◆ TASK REQUIREMENTS ◆
Output all the material that follows, exactly as given.
↓↓↓
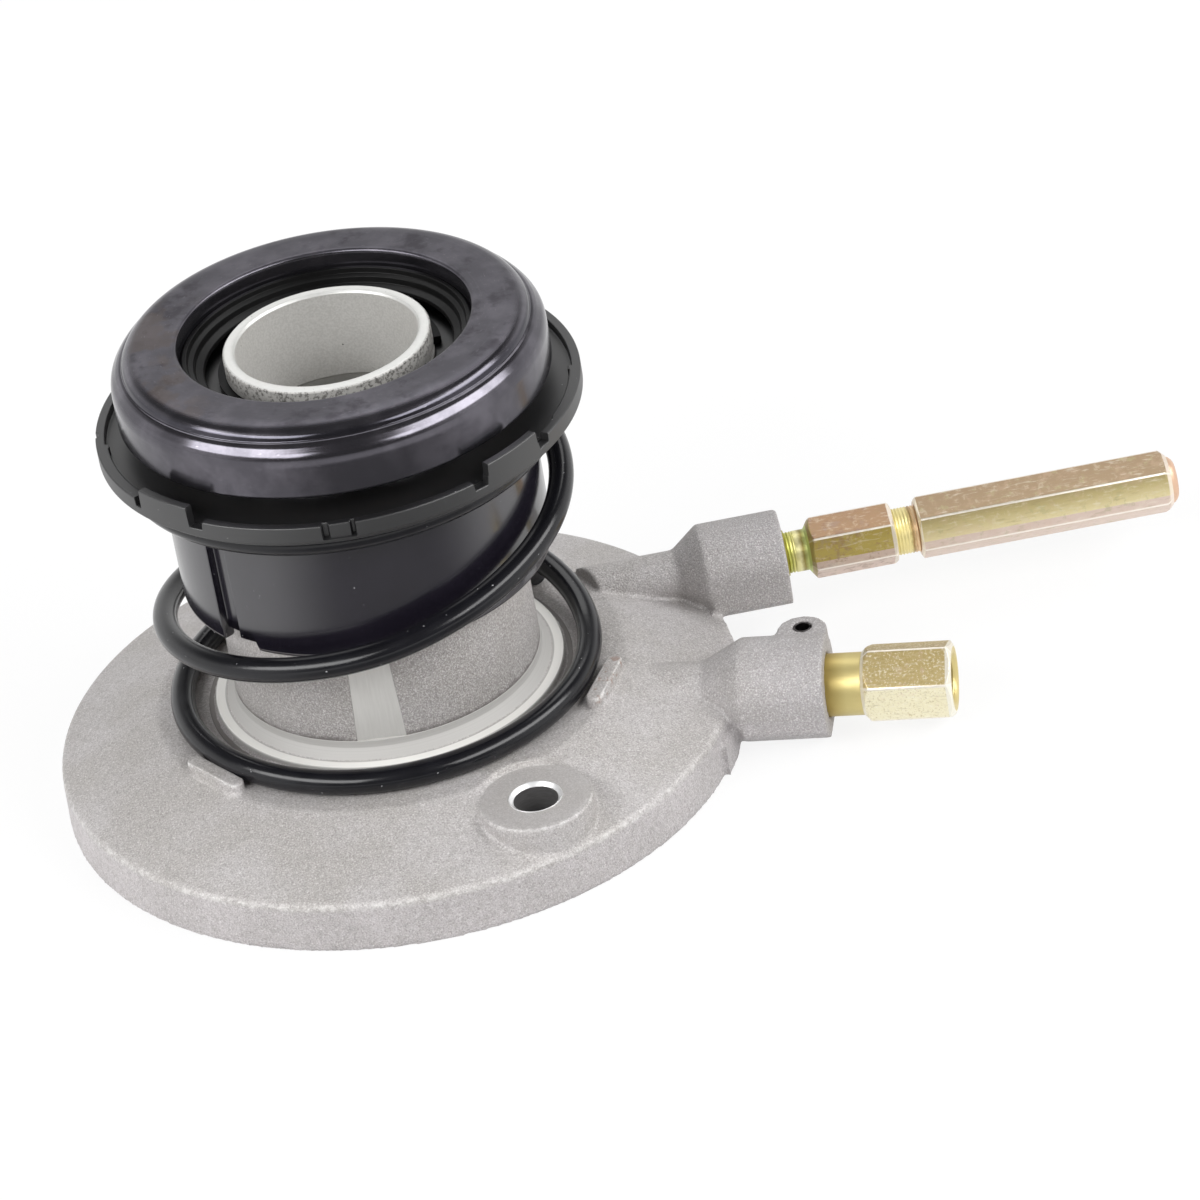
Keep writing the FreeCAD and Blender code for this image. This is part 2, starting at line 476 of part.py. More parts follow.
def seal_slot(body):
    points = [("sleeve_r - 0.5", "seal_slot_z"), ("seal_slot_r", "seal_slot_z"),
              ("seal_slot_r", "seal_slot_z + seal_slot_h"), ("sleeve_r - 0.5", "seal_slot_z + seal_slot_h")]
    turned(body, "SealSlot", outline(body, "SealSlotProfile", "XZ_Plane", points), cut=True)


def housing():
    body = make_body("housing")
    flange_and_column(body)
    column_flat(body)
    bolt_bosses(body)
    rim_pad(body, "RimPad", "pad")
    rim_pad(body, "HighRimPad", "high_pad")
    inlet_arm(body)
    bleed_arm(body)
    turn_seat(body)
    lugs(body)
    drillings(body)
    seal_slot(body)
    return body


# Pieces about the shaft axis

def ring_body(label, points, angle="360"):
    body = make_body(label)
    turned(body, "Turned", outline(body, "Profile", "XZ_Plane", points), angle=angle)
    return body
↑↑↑
◆ WRITTEN ANSWER ◆
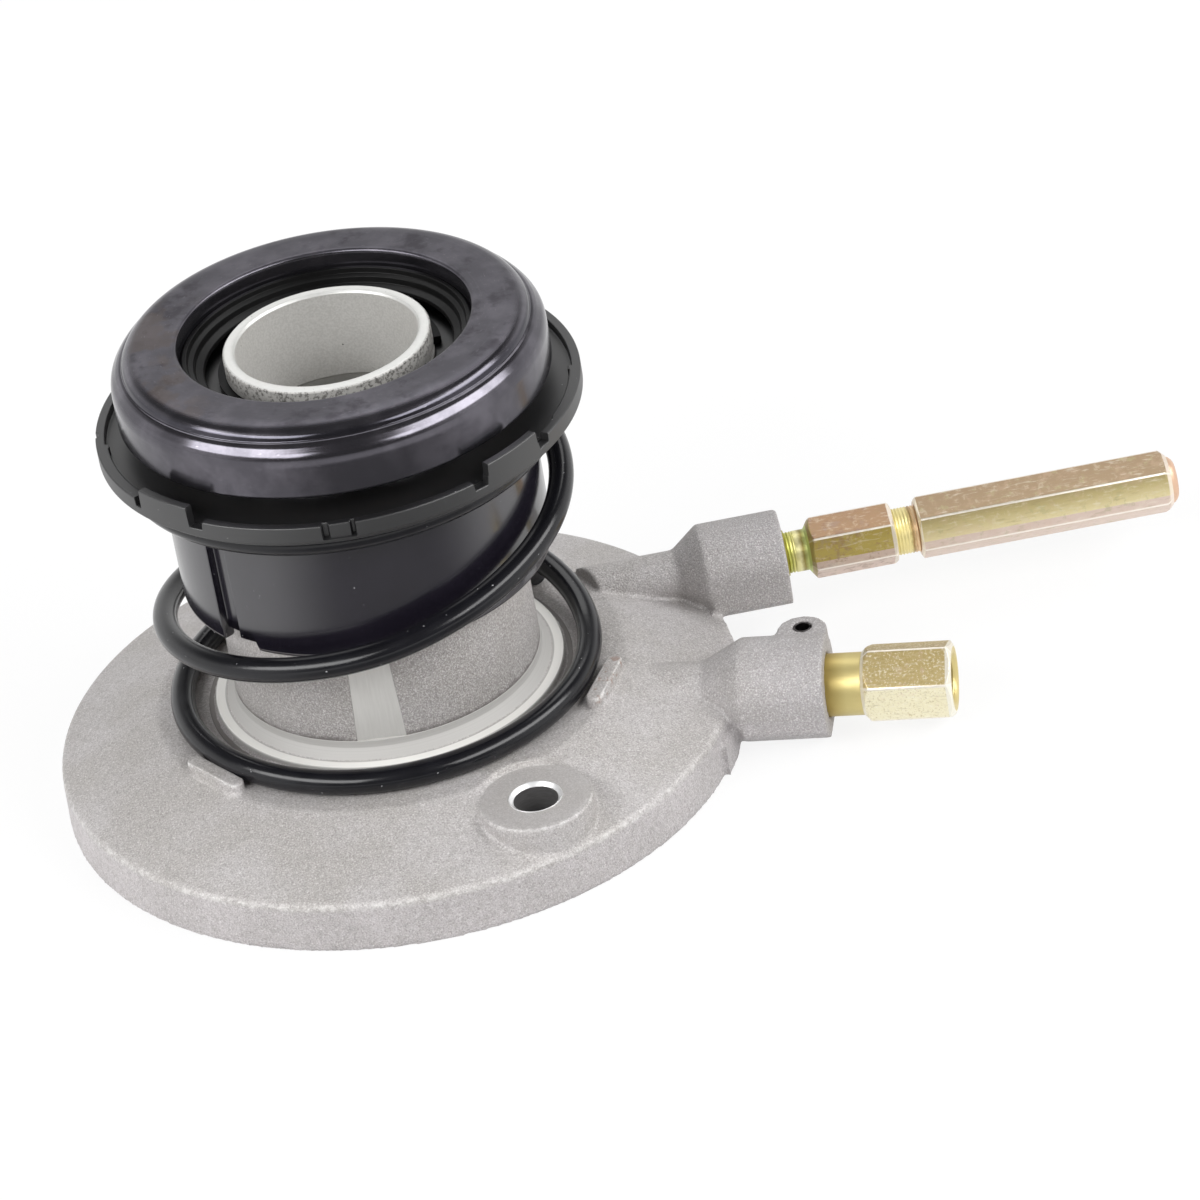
Keep writing the FreeCAD and Blender code for this image. This is part 2, starting at line 476 of part.py. More parts follow.
def seal_slot(body):
    points = [("sleeve_r - 0.5", "seal_slot_z"), ("seal_slot_r", "seal_slot_z"),
              ("seal_slot_r", "seal_slot_z + seal_slot_h"), ("sleeve_r - 0.5", "seal_slot_z + seal_slot_h")]
    turned(body, "SealSlot", outline(body, "SealSlotProfile", "XZ_Plane", points), cut=True)


def housing():
    body = make_body("housing")
    flange_and_column(body)
    column_flat(body)
    bolt_bosses(body)
    rim_pad(body, "RimPad", "pad")
    rim_pad(body, "HighRimPad", "high_pad")
    inlet_arm(body)
    bleed_arm(body)
    turn_seat(body)
    lugs(body)
    drillings(body)
    seal_slot(body)
    return body


# Pieces about the shaft axis

def ring_body(label, points, angle="360"):
    body = make_body(label)
    turned(body, "Turned", outline(body, "Profile", "XZ_Plane", points), angle=angle)
    return body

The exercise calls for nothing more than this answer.